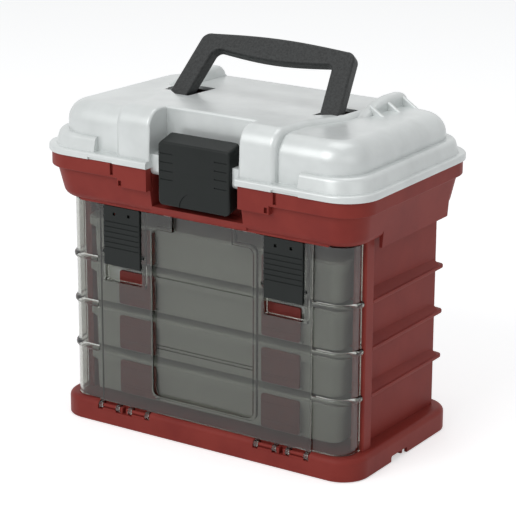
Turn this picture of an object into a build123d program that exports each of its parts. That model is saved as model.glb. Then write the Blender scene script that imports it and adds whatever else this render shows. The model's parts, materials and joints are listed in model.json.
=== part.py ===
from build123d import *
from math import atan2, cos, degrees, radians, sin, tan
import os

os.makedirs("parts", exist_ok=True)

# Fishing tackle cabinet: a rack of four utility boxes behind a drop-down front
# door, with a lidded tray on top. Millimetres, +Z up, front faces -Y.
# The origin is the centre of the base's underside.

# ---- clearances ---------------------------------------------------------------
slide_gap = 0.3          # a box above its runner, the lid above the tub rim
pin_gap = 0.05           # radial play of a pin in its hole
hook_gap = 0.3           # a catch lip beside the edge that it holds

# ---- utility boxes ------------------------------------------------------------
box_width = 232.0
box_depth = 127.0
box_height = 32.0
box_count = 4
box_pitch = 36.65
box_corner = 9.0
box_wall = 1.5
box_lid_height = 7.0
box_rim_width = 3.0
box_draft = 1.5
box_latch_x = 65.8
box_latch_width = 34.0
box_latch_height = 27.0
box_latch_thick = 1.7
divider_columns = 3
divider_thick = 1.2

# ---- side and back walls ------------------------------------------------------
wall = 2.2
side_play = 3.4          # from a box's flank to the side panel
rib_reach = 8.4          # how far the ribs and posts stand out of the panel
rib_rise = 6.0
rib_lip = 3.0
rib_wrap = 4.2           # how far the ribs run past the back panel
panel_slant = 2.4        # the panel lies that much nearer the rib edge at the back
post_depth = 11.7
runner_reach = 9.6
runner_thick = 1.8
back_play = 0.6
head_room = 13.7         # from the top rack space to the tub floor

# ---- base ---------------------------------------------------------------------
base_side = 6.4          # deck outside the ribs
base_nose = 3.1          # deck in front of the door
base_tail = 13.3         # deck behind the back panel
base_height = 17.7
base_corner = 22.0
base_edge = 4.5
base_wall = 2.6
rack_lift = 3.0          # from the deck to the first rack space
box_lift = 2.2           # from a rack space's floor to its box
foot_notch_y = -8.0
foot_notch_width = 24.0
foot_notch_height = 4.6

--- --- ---

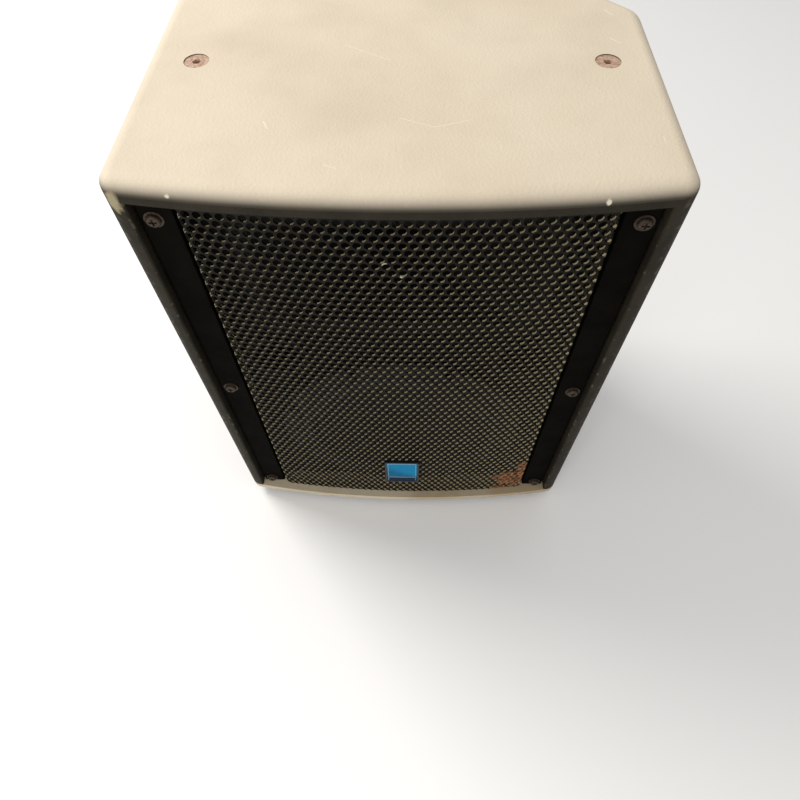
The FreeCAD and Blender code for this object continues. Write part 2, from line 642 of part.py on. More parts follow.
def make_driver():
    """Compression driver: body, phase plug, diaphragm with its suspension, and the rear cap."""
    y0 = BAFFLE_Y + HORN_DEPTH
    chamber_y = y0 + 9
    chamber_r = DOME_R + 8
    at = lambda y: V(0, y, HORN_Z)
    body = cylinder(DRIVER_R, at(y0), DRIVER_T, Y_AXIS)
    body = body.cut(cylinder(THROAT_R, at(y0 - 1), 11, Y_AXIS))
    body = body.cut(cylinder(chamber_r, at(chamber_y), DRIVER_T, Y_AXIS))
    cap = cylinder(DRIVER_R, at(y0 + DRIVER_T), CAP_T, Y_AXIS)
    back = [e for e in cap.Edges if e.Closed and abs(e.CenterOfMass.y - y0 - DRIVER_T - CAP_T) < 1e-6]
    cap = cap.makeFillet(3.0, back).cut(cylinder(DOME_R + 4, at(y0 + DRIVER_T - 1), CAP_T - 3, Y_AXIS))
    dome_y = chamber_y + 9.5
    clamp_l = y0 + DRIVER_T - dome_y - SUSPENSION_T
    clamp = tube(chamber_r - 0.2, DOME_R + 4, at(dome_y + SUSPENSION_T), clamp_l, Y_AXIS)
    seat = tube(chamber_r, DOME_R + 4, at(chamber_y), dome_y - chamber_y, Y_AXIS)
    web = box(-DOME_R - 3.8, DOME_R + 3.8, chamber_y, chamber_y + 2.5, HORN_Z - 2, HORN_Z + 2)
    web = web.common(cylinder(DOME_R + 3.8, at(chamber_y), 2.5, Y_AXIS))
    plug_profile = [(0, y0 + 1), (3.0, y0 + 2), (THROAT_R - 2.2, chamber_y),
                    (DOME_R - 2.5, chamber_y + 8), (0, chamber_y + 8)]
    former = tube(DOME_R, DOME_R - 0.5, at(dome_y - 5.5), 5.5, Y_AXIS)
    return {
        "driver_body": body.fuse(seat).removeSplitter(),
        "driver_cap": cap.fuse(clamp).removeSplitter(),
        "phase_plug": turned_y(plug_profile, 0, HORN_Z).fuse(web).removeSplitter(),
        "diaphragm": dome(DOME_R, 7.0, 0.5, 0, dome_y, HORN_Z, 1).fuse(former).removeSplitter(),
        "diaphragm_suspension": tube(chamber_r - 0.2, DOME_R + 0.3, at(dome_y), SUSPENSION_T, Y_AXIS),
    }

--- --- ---

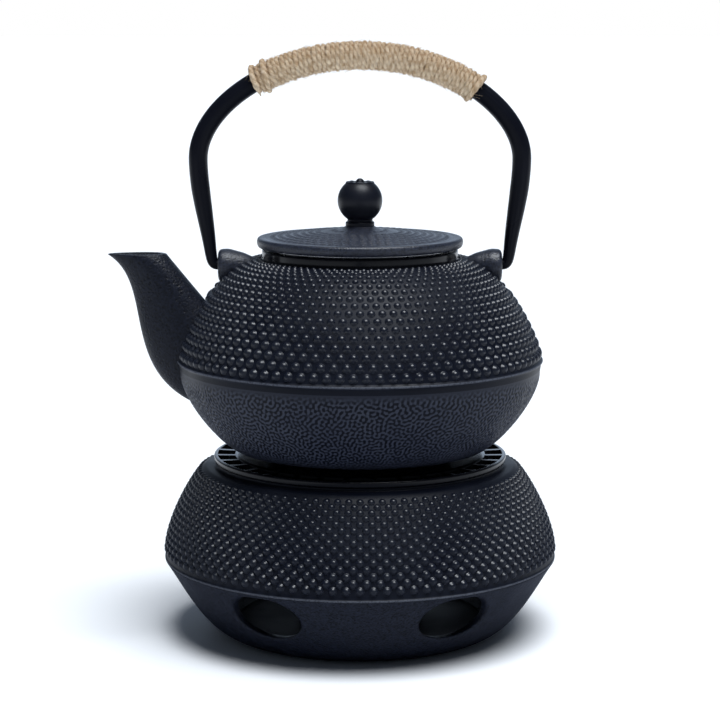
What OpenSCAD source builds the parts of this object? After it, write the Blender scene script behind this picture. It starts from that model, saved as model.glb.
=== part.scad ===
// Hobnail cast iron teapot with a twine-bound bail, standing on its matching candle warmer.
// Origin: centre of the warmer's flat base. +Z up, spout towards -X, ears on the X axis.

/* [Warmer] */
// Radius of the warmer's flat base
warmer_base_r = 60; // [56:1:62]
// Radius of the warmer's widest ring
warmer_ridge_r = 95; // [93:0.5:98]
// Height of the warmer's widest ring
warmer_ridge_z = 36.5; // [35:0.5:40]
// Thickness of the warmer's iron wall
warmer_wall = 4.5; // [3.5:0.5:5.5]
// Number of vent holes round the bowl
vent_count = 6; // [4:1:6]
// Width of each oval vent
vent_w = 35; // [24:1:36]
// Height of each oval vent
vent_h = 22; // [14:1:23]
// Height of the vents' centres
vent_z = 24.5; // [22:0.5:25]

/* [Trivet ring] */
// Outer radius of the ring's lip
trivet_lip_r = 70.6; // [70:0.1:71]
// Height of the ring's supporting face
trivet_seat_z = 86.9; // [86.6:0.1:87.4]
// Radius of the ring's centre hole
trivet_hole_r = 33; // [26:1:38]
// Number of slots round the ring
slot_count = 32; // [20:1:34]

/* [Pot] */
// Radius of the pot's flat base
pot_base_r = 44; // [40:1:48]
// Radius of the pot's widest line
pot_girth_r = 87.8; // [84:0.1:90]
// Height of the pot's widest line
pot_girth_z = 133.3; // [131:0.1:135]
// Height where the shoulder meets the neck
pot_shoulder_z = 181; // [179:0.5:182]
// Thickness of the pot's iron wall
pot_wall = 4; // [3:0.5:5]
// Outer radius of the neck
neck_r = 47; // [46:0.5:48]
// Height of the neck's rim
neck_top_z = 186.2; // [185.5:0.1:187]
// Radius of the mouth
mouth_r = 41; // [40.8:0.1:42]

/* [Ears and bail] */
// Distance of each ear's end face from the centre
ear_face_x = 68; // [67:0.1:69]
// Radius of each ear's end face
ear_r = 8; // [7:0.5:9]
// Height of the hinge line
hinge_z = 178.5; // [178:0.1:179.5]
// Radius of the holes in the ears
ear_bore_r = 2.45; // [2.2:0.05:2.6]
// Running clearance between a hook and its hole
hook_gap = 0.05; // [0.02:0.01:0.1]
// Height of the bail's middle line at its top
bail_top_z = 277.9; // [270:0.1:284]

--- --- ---

__Objective__. Beginning with the line containing "Turn this picture" and ending with the line containing "# The origin", extract those lines exactly from the listing above, and only those.

__Result for this task__.
Turn this picture of an object into a build123d program that exports each of its parts. That model is saved as model.glb. Then write the Blender scene script that imports it and adds whatever else this render shows. The model's parts, materials and joints are listed in model.json.
=== part.py ===
from build123d import *
from math import atan2, cos, degrees, radians, sin, tan
import os

os.makedirs("parts", exist_ok=True)

# Fishing tackle cabinet: a rack of four utility boxes behind a drop-down front
# door, with a lidded tray on top. Millimetres, +Z up, front faces -Y.
# The origin is the centre of the base's underside.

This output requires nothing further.